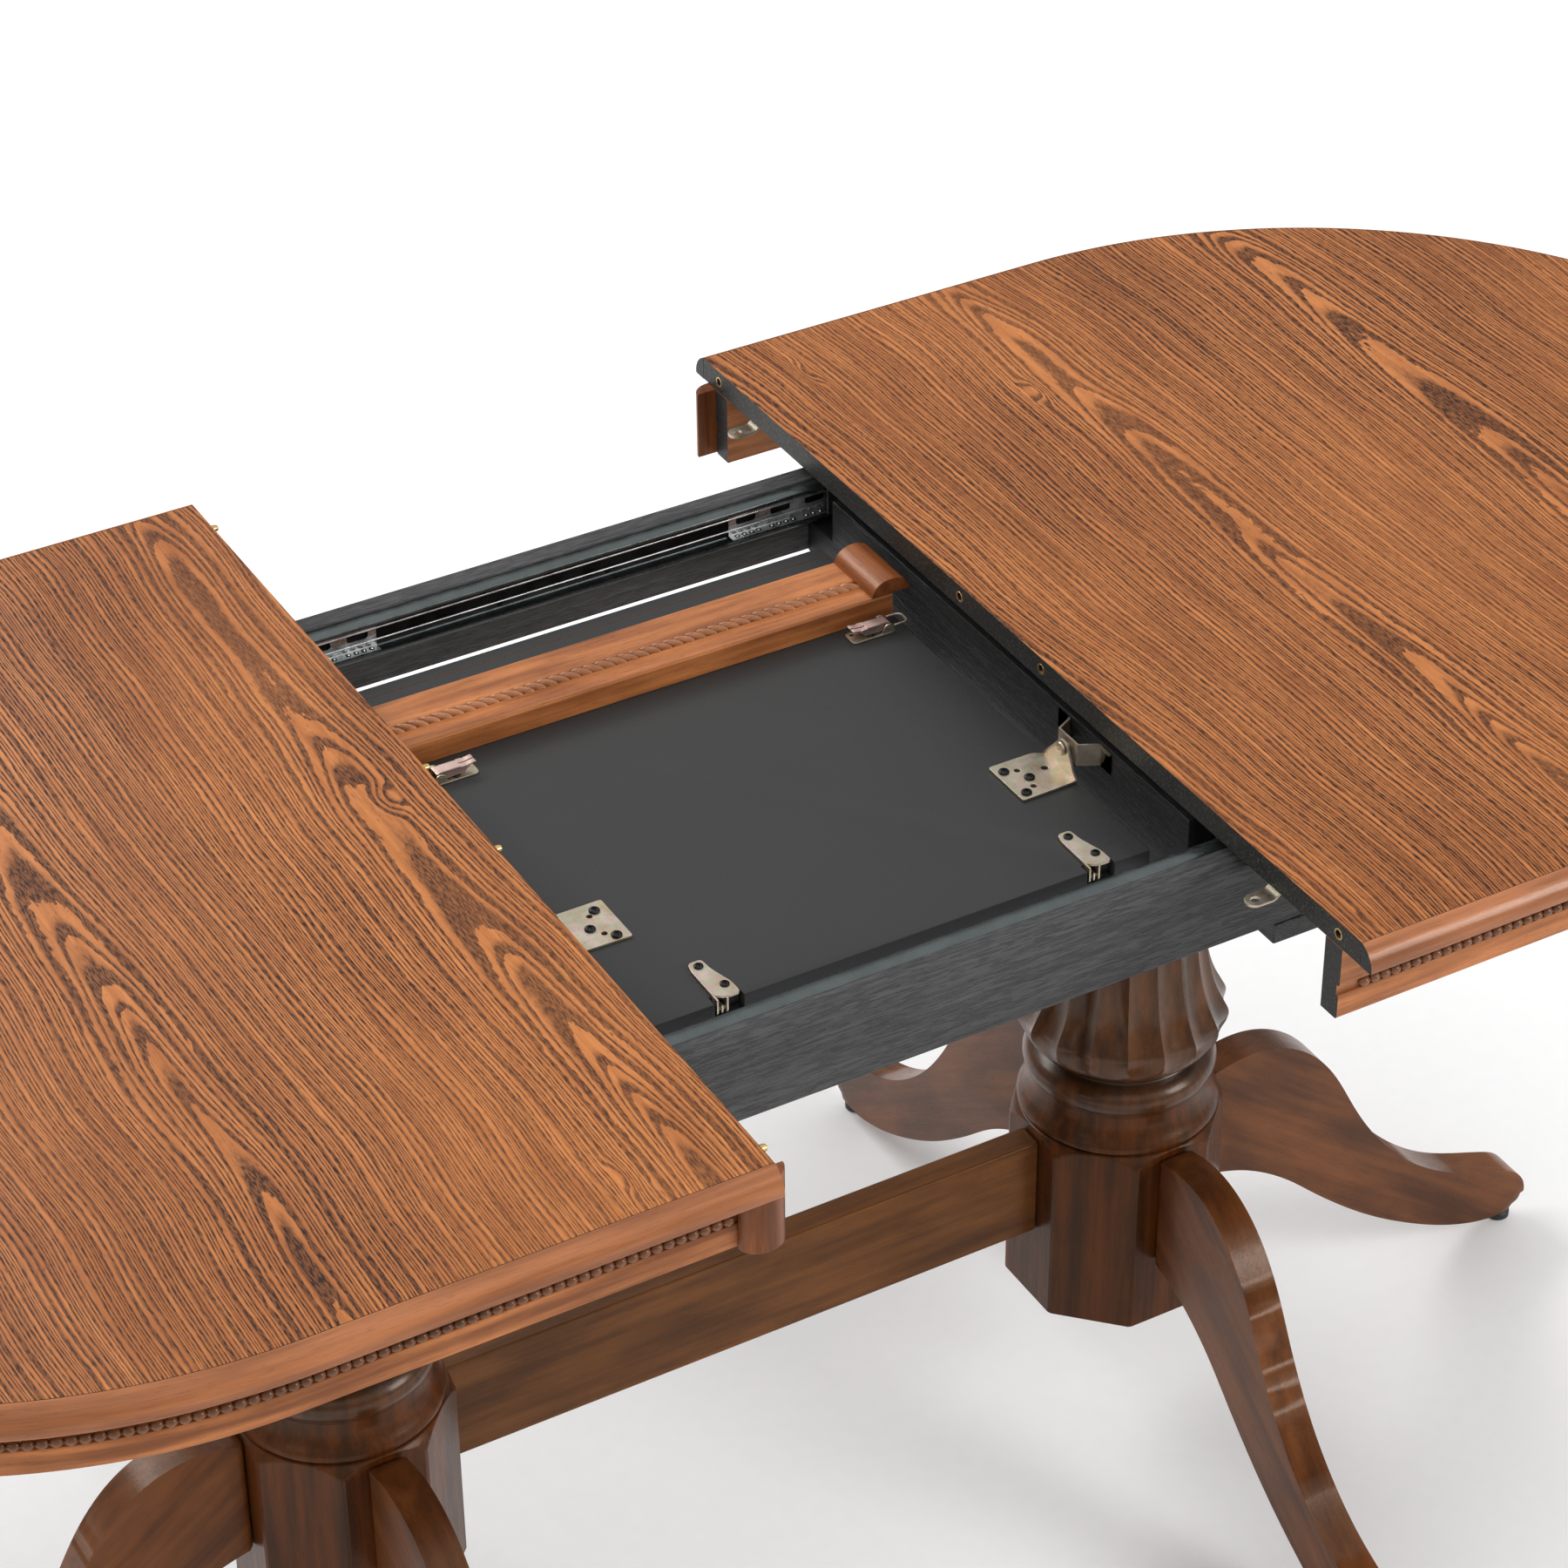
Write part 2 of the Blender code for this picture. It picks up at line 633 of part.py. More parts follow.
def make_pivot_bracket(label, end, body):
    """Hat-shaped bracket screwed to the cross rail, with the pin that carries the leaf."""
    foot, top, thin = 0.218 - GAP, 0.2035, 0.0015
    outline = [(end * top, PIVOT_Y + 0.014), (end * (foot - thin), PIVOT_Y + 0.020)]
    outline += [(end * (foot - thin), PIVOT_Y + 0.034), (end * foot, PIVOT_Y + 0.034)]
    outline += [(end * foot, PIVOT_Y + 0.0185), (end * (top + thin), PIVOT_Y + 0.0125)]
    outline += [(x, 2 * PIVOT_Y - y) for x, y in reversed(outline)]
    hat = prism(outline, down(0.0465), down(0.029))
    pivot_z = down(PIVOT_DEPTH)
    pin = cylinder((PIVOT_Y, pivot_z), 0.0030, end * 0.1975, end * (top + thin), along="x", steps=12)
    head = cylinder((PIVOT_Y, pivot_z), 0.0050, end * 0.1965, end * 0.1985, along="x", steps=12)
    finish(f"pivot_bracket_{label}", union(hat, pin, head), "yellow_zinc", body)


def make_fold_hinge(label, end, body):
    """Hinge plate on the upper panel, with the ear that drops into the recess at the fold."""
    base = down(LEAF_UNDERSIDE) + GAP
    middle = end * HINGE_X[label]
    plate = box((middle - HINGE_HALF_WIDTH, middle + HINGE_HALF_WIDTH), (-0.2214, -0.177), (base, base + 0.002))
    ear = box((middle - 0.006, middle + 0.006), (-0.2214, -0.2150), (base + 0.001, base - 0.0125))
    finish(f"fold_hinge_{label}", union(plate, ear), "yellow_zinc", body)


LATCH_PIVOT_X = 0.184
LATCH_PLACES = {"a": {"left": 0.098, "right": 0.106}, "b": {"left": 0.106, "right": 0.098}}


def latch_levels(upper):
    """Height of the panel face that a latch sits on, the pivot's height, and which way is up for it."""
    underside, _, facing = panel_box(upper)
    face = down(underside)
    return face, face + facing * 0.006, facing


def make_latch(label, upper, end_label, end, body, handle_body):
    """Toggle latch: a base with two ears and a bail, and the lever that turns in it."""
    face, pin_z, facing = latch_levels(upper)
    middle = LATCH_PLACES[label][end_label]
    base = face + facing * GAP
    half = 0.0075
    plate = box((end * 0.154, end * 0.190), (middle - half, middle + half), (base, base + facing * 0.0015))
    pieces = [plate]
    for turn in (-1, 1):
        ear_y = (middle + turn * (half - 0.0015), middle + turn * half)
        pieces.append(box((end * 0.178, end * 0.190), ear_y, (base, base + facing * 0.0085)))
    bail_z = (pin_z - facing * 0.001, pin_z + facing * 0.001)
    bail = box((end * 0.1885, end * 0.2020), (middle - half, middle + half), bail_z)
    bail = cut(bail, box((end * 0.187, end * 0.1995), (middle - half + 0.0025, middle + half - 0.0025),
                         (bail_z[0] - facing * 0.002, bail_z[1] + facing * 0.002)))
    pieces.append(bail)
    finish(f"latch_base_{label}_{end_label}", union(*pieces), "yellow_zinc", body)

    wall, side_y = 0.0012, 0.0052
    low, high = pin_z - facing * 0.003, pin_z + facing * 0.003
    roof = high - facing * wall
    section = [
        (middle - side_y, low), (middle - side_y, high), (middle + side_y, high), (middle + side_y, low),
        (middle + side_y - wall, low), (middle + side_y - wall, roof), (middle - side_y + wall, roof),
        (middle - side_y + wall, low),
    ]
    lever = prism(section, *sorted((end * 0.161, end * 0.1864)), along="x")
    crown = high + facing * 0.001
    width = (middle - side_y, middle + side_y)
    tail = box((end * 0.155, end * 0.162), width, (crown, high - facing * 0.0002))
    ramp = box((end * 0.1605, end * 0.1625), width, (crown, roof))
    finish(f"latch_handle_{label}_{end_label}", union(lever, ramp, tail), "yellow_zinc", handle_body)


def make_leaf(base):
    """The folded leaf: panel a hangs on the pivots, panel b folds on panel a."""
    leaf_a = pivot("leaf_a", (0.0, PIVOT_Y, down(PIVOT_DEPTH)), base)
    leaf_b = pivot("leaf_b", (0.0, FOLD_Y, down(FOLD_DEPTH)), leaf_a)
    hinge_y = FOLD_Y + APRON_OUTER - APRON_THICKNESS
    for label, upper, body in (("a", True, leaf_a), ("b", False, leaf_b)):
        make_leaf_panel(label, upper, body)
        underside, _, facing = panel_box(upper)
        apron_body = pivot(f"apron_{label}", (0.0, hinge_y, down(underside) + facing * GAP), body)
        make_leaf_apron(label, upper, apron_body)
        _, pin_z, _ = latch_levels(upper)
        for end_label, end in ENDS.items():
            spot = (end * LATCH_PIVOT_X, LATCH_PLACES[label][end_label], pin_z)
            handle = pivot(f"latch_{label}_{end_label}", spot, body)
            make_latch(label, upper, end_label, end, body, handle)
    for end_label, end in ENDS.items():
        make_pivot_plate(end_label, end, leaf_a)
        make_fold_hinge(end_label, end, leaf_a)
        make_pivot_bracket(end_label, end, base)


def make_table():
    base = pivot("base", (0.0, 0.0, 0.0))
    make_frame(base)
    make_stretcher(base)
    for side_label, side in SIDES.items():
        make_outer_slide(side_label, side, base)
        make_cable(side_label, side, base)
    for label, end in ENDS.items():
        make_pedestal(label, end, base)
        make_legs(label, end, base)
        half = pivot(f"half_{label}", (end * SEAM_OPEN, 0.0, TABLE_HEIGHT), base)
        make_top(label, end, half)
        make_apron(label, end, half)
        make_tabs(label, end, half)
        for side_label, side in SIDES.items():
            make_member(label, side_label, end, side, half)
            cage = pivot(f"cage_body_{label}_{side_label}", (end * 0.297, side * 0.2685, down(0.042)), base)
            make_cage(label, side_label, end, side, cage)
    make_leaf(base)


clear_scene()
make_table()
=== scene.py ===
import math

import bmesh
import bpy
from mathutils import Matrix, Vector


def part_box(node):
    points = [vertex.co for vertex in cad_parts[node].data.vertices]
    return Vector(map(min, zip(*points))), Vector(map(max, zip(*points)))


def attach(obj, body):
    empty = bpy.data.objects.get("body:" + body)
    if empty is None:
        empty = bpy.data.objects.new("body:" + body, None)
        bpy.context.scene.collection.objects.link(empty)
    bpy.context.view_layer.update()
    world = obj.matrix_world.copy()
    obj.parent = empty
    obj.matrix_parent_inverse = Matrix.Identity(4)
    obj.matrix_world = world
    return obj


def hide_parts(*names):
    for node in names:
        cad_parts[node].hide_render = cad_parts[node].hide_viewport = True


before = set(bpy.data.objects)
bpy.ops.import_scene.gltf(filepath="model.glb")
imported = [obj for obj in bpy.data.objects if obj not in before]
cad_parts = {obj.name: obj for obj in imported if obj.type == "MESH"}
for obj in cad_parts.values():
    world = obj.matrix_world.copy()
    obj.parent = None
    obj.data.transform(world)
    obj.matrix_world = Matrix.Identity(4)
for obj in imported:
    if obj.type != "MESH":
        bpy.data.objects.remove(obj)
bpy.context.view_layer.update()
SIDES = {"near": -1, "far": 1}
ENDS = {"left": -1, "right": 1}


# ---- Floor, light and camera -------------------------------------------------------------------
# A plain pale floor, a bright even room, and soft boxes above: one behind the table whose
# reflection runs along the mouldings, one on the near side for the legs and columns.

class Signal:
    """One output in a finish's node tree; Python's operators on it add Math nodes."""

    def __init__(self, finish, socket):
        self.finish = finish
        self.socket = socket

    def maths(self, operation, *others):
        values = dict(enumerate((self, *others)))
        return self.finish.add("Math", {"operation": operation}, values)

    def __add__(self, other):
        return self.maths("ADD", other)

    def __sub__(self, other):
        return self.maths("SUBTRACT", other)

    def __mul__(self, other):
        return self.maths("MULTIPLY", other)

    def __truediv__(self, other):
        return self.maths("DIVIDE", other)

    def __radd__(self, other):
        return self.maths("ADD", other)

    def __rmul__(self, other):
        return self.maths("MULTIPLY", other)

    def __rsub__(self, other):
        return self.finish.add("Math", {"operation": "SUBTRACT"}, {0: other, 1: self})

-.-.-

§ **Prompt**: Write out exactly the lines from the one with "make_fold_hinge(end_label, end, leaf_a)" through the one with "obj.matrix_parent_inverse = Matrix.Identity(4)", including both, and no others.

§ **Finished exercise**:
        make_fold_hinge(end_label, end, leaf_a)
        make_pivot_bracket(end_label, end, base)


def make_table():
    base = pivot("base", (0.0, 0.0, 0.0))
    make_frame(base)
    make_stretcher(base)
    for side_label, side in SIDES.items():
        make_outer_slide(side_label, side, base)
        make_cable(side_label, side, base)
    for label, end in ENDS.items():
        make_pedestal(label, end, base)
        make_legs(label, end, base)
        half = pivot(f"half_{label}", (end * SEAM_OPEN, 0.0, TABLE_HEIGHT), base)
        make_top(label, end, half)
        make_apron(label, end, half)
        make_tabs(label, end, half)
        for side_label, side in SIDES.items():
            make_member(label, side_label, end, side, half)
            cage = pivot(f"cage_body_{label}_{side_label}", (end * 0.297, side * 0.2685, down(0.042)), base)
            make_cage(label, side_label, end, side, cage)
    make_leaf(base)


clear_scene()
make_table()
=== scene.py ===
import math

import bmesh
import bpy
from mathutils import Matrix, Vector


def part_box(node):
    points = [vertex.co for vertex in cad_parts[node].data.vertices]
    return Vector(map(min, zip(*points))), Vector(map(max, zip(*points)))


def attach(obj, body):
    empty = bpy.data.objects.get("body:" + body)
    if empty is None:
        empty = bpy.data.objects.new("body:" + body, None)
        bpy.context.scene.collection.objects.link(empty)
    bpy.context.view_layer.update()
    world = obj.matrix_world.copy()
    obj.parent = empty
    obj.matrix_parent_inverse = Matrix.Identity(4)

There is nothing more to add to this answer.